▶ [What you need to do] Output every line below without omitting or altering anything.

▶ [Collected data]
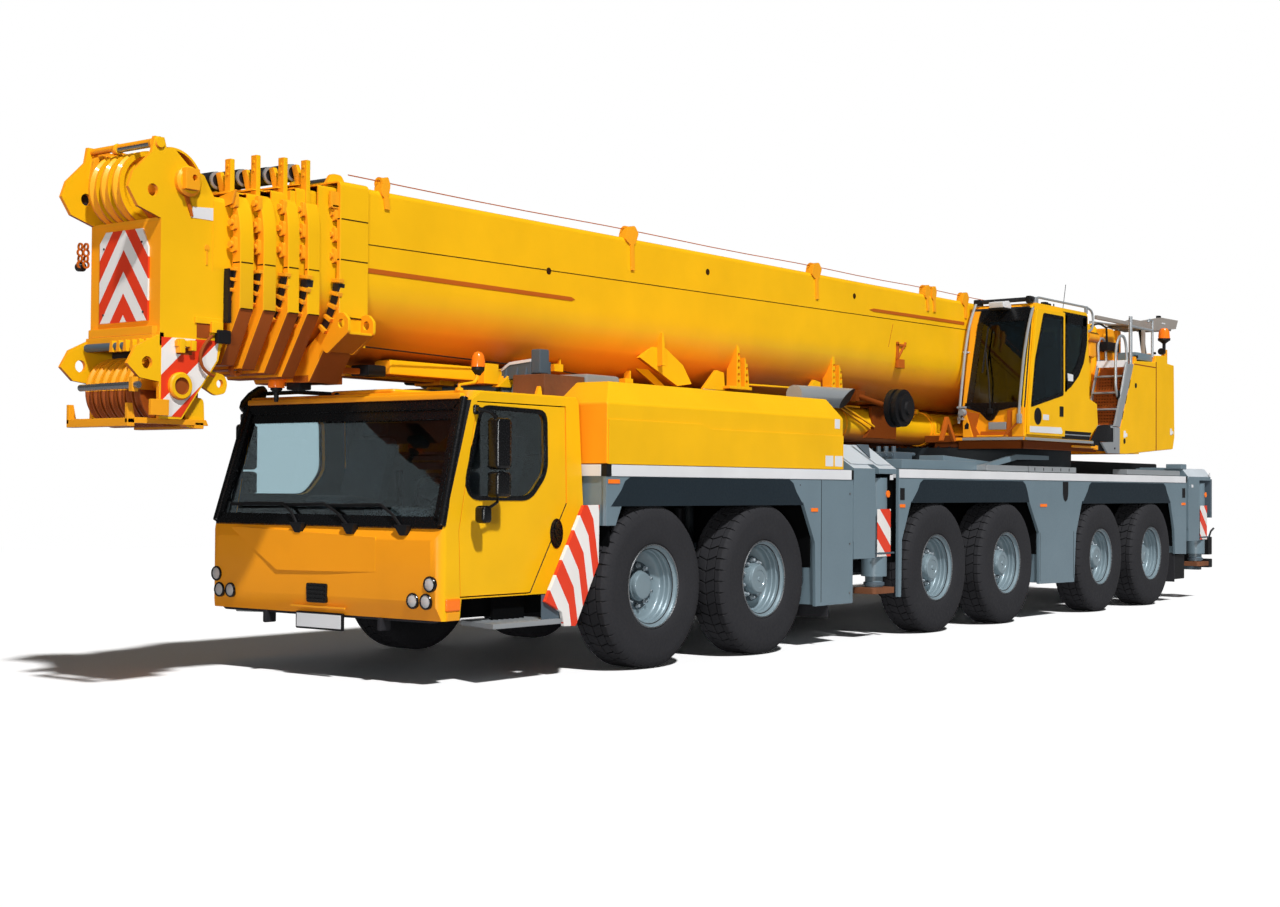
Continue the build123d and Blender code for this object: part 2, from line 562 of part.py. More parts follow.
# ---------------------------------------------------------------- luffing cylinder
with BuildPart() as luff_cylinder:
    bar_y(0, (3750, 8450), LUFF_BASE[1], LUFF_BARREL_R)
    bar_x((-207, 207), LUFF_BASE[0], LUFF_BASE[1], 188)
    bar_y(0, (3700, 8200), LUFF_BASE[1], LUFF_ROD_R + 4, mode=Mode.SUBTRACT)
    bar_x((-250, 250), LUFF_BASE[0], LUFF_BASE[1], LUFF_PIN_R + 3, mode=Mode.SUBTRACT)
finish(luff_cylinder.part, "luff_cylinder")

with BuildPart() as luff_rod:
    bar_y(0, (3400, 8150), LUFF_EYE[1], LUFF_ROD_R)
    bar_x((-100, 100), LUFF_EYE[0], LUFF_EYE[1], 140)
    bar_x((-150, 150), LUFF_EYE[0], LUFF_EYE[1], 62, mode=Mode.SUBTRACT)
finish(luff_rod.part, "luff_rod")
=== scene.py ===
"""Looks of a six-axle mobile crane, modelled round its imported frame.

Metres.  The front faces -Y, +X is the left side and +Z is up.  Lengthwise places are given as `back`,
the way behind the front axle, and `at` turns them into the shared frame.
"""

from __future__ import annotations

import logging
import math
from collections.abc import Callable, Sequence
from dataclasses import dataclass, replace
from enum import Enum

import bpy
from mathutils import Matrix, Vector


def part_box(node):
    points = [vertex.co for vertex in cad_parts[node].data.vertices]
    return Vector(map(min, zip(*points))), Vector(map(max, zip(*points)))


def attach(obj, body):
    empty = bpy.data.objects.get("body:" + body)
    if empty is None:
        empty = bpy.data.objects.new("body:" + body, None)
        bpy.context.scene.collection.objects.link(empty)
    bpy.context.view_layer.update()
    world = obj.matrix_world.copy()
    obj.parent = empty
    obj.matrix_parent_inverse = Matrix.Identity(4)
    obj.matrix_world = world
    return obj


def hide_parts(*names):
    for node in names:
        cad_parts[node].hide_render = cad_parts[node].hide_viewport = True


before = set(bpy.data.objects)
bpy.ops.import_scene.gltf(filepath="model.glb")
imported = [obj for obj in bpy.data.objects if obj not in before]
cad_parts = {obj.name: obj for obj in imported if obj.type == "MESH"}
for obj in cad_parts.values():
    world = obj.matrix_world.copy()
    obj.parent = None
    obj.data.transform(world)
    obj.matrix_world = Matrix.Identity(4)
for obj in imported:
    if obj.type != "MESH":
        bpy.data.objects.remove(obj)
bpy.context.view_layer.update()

LOG = logging.getLogger("crane")
Piece = bpy.types.Object
Span = tuple[float, float]
Outline = Sequence[tuple[float, float]]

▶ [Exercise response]
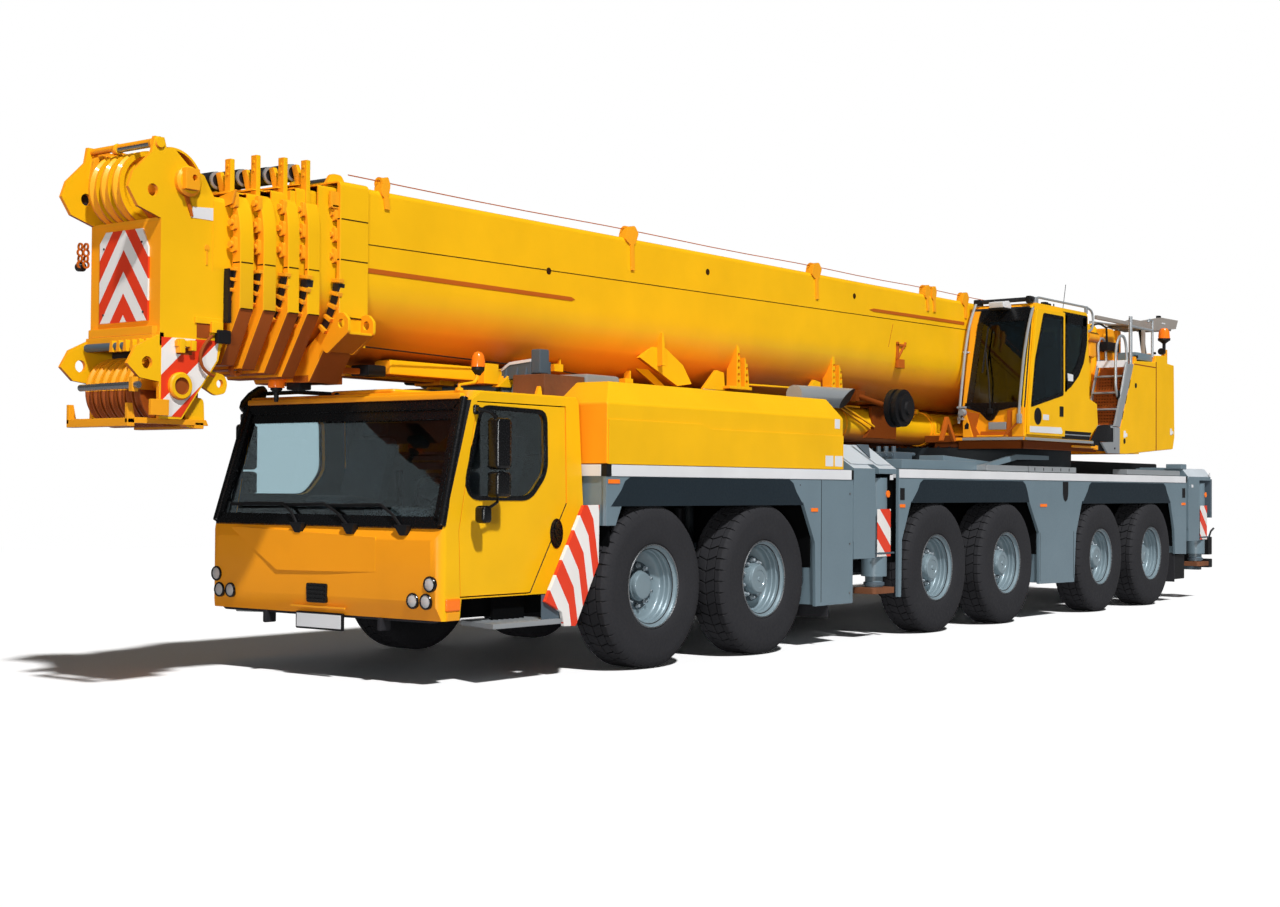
Continue the build123d and Blender code for this object: part 2, from line 562 of part.py. More parts follow.
# ---------------------------------------------------------------- luffing cylinder
with BuildPart() as luff_cylinder:
    bar_y(0, (3750, 8450), LUFF_BASE[1], LUFF_BARREL_R)
    bar_x((-207, 207), LUFF_BASE[0], LUFF_BASE[1], 188)
    bar_y(0, (3700, 8200), LUFF_BASE[1], LUFF_ROD_R + 4, mode=Mode.SUBTRACT)
    bar_x((-250, 250), LUFF_BASE[0], LUFF_BASE[1], LUFF_PIN_R + 3, mode=Mode.SUBTRACT)
finish(luff_cylinder.part, "luff_cylinder")

with BuildPart() as luff_rod:
    bar_y(0, (3400, 8150), LUFF_EYE[1], LUFF_ROD_R)
    bar_x((-100, 100), LUFF_EYE[0], LUFF_EYE[1], 140)
    bar_x((-150, 150), LUFF_EYE[0], LUFF_EYE[1], 62, mode=Mode.SUBTRACT)
finish(luff_rod.part, "luff_rod")
=== scene.py ===
"""Looks of a six-axle mobile crane, modelled round its imported frame.

Metres.  The front faces -Y, +X is the left side and +Z is up.  Lengthwise places are given as `back`,
the way behind the front axle, and `at` turns them into the shared frame.
"""

from __future__ import annotations

import logging
import math
from collections.abc import Callable, Sequence
from dataclasses import dataclass, replace
from enum import Enum

import bpy
from mathutils import Matrix, Vector


def part_box(node):
    points = [vertex.co for vertex in cad_parts[node].data.vertices]
    return Vector(map(min, zip(*points))), Vector(map(max, zip(*points)))


def attach(obj, body):
    empty = bpy.data.objects.get("body:" + body)
    if empty is None:
        empty = bpy.data.objects.new("body:" + body, None)
        bpy.context.scene.collection.objects.link(empty)
    bpy.context.view_layer.update()
    world = obj.matrix_world.copy()
    obj.parent = empty
    obj.matrix_parent_inverse = Matrix.Identity(4)
    obj.matrix_world = world
    return obj


def hide_parts(*names):
    for node in names:
        cad_parts[node].hide_render = cad_parts[node].hide_viewport = True


before = set(bpy.data.objects)
bpy.ops.import_scene.gltf(filepath="model.glb")
imported = [obj for obj in bpy.data.objects if obj not in before]
cad_parts = {obj.name: obj for obj in imported if obj.type == "MESH"}
for obj in cad_parts.values():
    world = obj.matrix_world.copy()
    obj.parent = None
    obj.data.transform(world)
    obj.matrix_world = Matrix.Identity(4)
for obj in imported:
    if obj.type != "MESH":
        bpy.data.objects.remove(obj)
bpy.context.view_layer.update()

LOG = logging.getLogger("crane")
Piece = bpy.types.Object
Span = tuple[float, float]
Outline = Sequence[tuple[float, float]]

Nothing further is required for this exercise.